ERROR! The requested handler 'restart nginx' was not found

Solutions:

Check Handler Name Matches

# In tasks/main.yml
- name: Deploy config
  template:
    src: nginx.conf.j2
    dest: /etc/nginx/nginx.conf
  notify: restart nginx  # Must match handler name exactly

# In handlers/main.yml
- name: restart nginx  # Must match notify exactly
  service:
    name: nginx
    state: restarted

Include Handler File

- name: Include handlers
  include_tasks: handlers/main.yml

# Or use role structure (handlers auto-loaded)

Debugging Techniques

1. Use debug Module

- name: Show variable value
  debug:
    var: my_variable

- name: Show message
  debug:
    msg: "The value is {{ my_variable }}"

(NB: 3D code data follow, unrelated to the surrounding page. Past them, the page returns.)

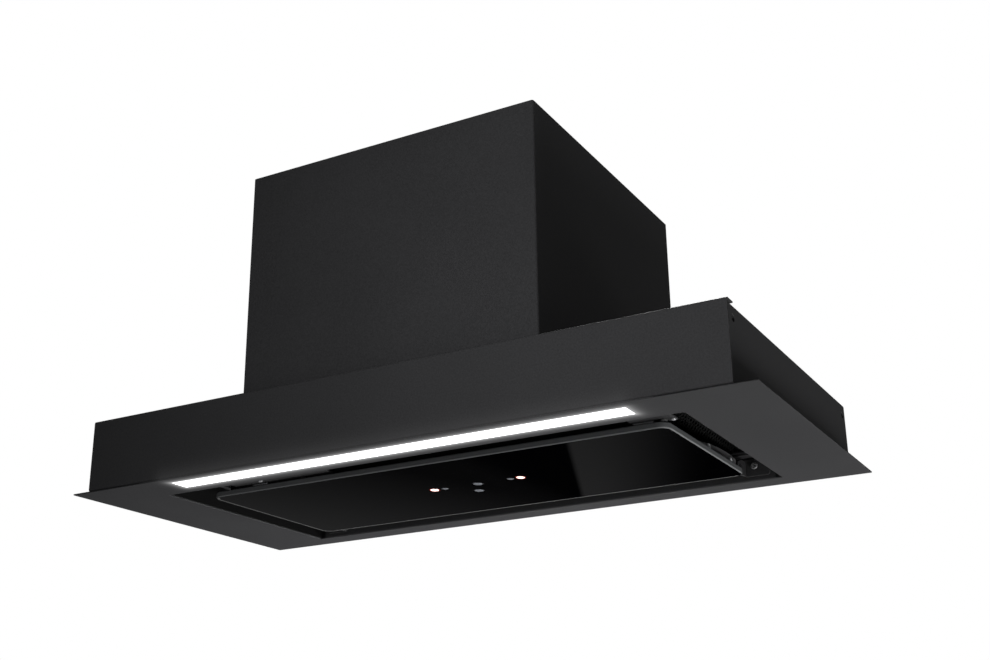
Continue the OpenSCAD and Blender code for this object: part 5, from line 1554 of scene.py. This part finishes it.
@dataclass
class Electronics:
    """Control box, driver, sensor board and the leads between them."""

    slot_pitch: float = 5.5
    slot_rows: tuple = (36, 58)
    slot_l: float = 16.0
    relays: tuple = (51.5, 71.5)
    rib_pitch: float = 4.0
    legs: int = 8
    leg_pitch: float = 1.15
    cord_r: float = 1.5
    wire_r: float = 1.25
    wire_twists: float = 9.0
    lamp_wire_r: float = 2.1
    wells: tuple = (6.0, 17.0, 28.0)
    chips: tuple = ((-12.0, 14.5), (22.0, 19.5), (40.0, 27.5))
    cable: tuple = ((-50.3, 20, 11.4), (-57, 20, 11.4), (-70, 29, 11), (-90, 46, 10), (-110, 66, 10.5),
                    (-116, 75, 14), (-118, 83.5, 17), (-119, 93, 17), (-120, 104, 15.5), (-120, 114, 14.5),
                    (-121, 121, 15.5), (-124, 126, 21), (-132, 126, 30), (-146, 125, 44),
                    (-150, 123.5, 58), (-154, 121, 69), (-164, 115, 74), (-172, 106, 73), (-174, 96, 71),
                    (-174, 87, 70))
    motor: tuple = ((-180, 70, 76), (-168, 70, 76), (-156, 70, 76), (-143, 70, 76), (-130, 70, 76),
                    (-116, 66, 82), (-108, 50, 104), (-100, 24, 132), (-92, 0, 152), (-84, -16, 160),
                    (-74, -22, 163), (-66, -22, 163))
    lamp: tuple = ((-204, -121, 8), (-212, -121, 8), (-224, -118, 12), (-234, -112, 24), (-236, -108, 40),
                   (-236, -108, 58), (-235, -104, 65), (-231, -94, 67), (-230, -82, 67), (-230, -70.5, 67))
    drive: tuple = (-28.5, 4.0)

    def build(self, shop: Workshop) -> None:
        """Makes the box, its board, the driver, the sensor board and the leads.

        Args:
            shop: Makes the pieces.
        """
        self.box(shop)
        self.board(shop)
        self.driver(shop)
        self.sensors(shop)
        self.leads(shop)

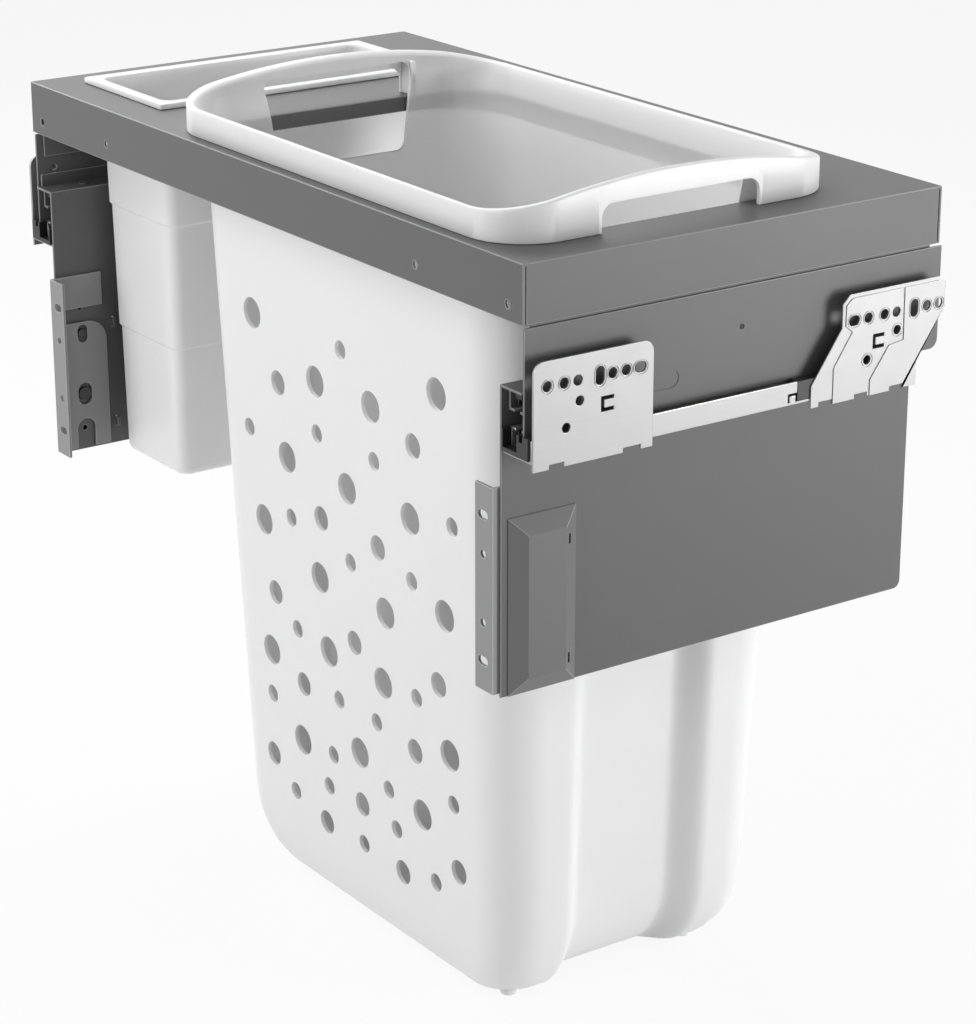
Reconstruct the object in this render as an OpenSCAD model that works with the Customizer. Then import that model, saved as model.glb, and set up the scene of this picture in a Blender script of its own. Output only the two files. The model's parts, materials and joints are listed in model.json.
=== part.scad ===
// Pull-out laundry basket for a base cabinet: a folded steel frame on full-extension roller
// runners carries a large perforated laundry basket and a narrow bin, both lifted out upwards.
// X runs across the cabinet, -Y points out of its open front, +Z is up, in millimetres.
// The origin is midway between the front pair of fixing holes of the right mounting plate, on
// the face that lies against the cabinet's right side.

/* [Cabinet and frame] */
// Clear width between the cabinet's side panels
cabinet_w = 568; // [560:1:600]
// Gap between the frame and each cabinet side
side_gap = 9; // [8.5:0.25:10]
// Depth of the frame, front to rear
frame_d = 292.5; // [292:0.5:320]
// Thickness of the folded steel sheet
sheet_t = 1.5; // [1.2:0.1:1.6]
// Height of the frame's outer skirt
skirt_h = 33.5; // [31:0.5:34]
// Depth of the turned-down edge of each opening
collar_h = 10; // [8:1:12]
// Diameter of the four holes in the front skirt
skirt_hole_d = 4.4; // [4:0.2:5]

/* [Side panels] */
// How far the lower panel and its ledge stand inwards of the upper sheet
ledge_w = 19.5; // [19.5:0.5:21]
// Depth of the ledge's top below the top of the frame
ledge_drop = 70; // [70:0.5:74]
// Depth of the upper sheet's lower edge below the top of the frame
sheet_drop = 96; // [95:0.5:97]
// Depth of the lower panel's lower edge below the top of the frame
panel_drop = 250; // [235:1:265]

/* [Runners] */
// Travel of the pull-out
travel = 280; // [220:5:280]
// Diameter of the bearing rollers
roller_d = 3; // [2.6:0.1:3]
// Rollers in each cage
roller_count = 6; // [4:1:6]
// Thickness of the rail steel
rail_t = 1.5; // [1.2:0.1:1.5]
// Thickness of the mounting plates
plate_t = 1.6; // [1.4:0.1:1.6]
// Diameter of the fixing screw holes
fixing_hole_d = 6; // [5:0.5:6]
// Distance between the two holes of a fixing pair
hole_pitch = 32; // [30:1:34]

/* [Door brackets] */
// Height of a door bracket
bracket_h = 120; // [118:1:122]
// Width of the flange that the door is screwed to
flange_w = 17; // [16:1:20]
// Distance between the two round door holes
door_hole_pitch = 40; // [38:1:42]
// Distance between the two cross slots for the door
door_slot_pitch = 85; // [82:1:88]
// Height adjustment of the door, up and down from the middle
door_adjust = 2; // [1:0.5:2]

/* [Laundry basket] */
// Length of the rim, handle to handle
rim_l = 360; // [356:1:366]
// Width of the rim, front to rear
rim_w = 233.5; // [232:0.5:236]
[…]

- name: Show all variables
  debug:
    var: vars

- name: Show hostvars
  debug:
    var: hostvars[inventory_hostname]

2. Register and Inspect Results

- name: Run command
  command: cat /etc/os-release
  register: result

- name: Show stdout
  debug:
    var: result.stdout_lines

- name: Show all result data
  debug:
    var: result

3. Use assert for Validation

- name: Verify variable is set
  assert:
    that:
      - db_password is defined
      - db_password | length > 8
    fail_msg: "db_password must be defined and > 8 characters"
    success_msg: "Password validation passed"

4. Step Through Tasks

# Execute tasks one by one with confirmation
ansible-playbook site.yml --step

5. Start at Specific Task

# Start from a specific task
ansible-playbook site.yml --start-at-task="Install nginx"

6. Run Specific Tags

# Only run tagged tasks
ansible-playbook site.yml --tags "config,deploy"

# Skip specific tags
ansible-playbook site.yml --skip-tags "slow,optional"

Advanced Troubleshooting

Strategy: debug

# ansible.cfg
[defaults]
strategy = debug

# When task fails, drops to interactive debugger
# Commands: p (print), c (continue), q (quit), r (redo)

Enable Callback Plugins

# ansible.cfg
[defaults]
stdout_callback = yaml  # More readable output
# or
stdout_callback = debug  # Detailed debugging

# Show task timing
callbacks_enabled = profile_tasks, timer

Log Playbook Output

# ansible.cfg
[defaults]
log_path = ./ansible.log

# Or via command line
ansible-playbook site.yml 2>&1 | tee playbook.log

Prevention Best Practices

1. Always Check Syntax First

ansible-playbook site.yml --syntax-check
yamllint *.yml
ansible-lint site.yml

2. Use Check Mode in CI/CD

# In your CI pipeline
ansible-playbook site.yml --check --diff

3. Test Incrementally

# Test on one host first
- hosts: webservers[0]
  tasks:
    - name: Test task
      debug:
        msg: "Testing"

4. Use Molecule for Testing

cd roles/myrole
molecule test

Useful Commands Reference

# Test inventory
ansible-inventory --list
ansible-inventory --graph

# Test host connectivity
ansible all -m ping

# Get facts from host
ansible webserver1 -m setup

# Run ad-hoc command
ansible all -a "uptime"

# Check which version of module
ansible-doc -l | grep module_name
ansible-doc module_name

# See all configuration
ansible-config dump

# Validate variables
ansible all -m debug -a "var=hostvars"

Conclusion

Troubleshooting Ansible doesn't have to be frustrating. With the right techniques and understanding of common errors, you can quickly identify and fix issues. Remember to:

  • Start with increased verbosity (-vvv)
  • Check syntax before running
  • Use check mode to preview changes
  • Debug with the debug module
  • Test incrementally on small host groups

Pro Tip

Create a troubleshooting playbook that tests common failure points (connectivity, permissions, Python version, etc.). Run it before deploying to new infrastructure to catch issues early.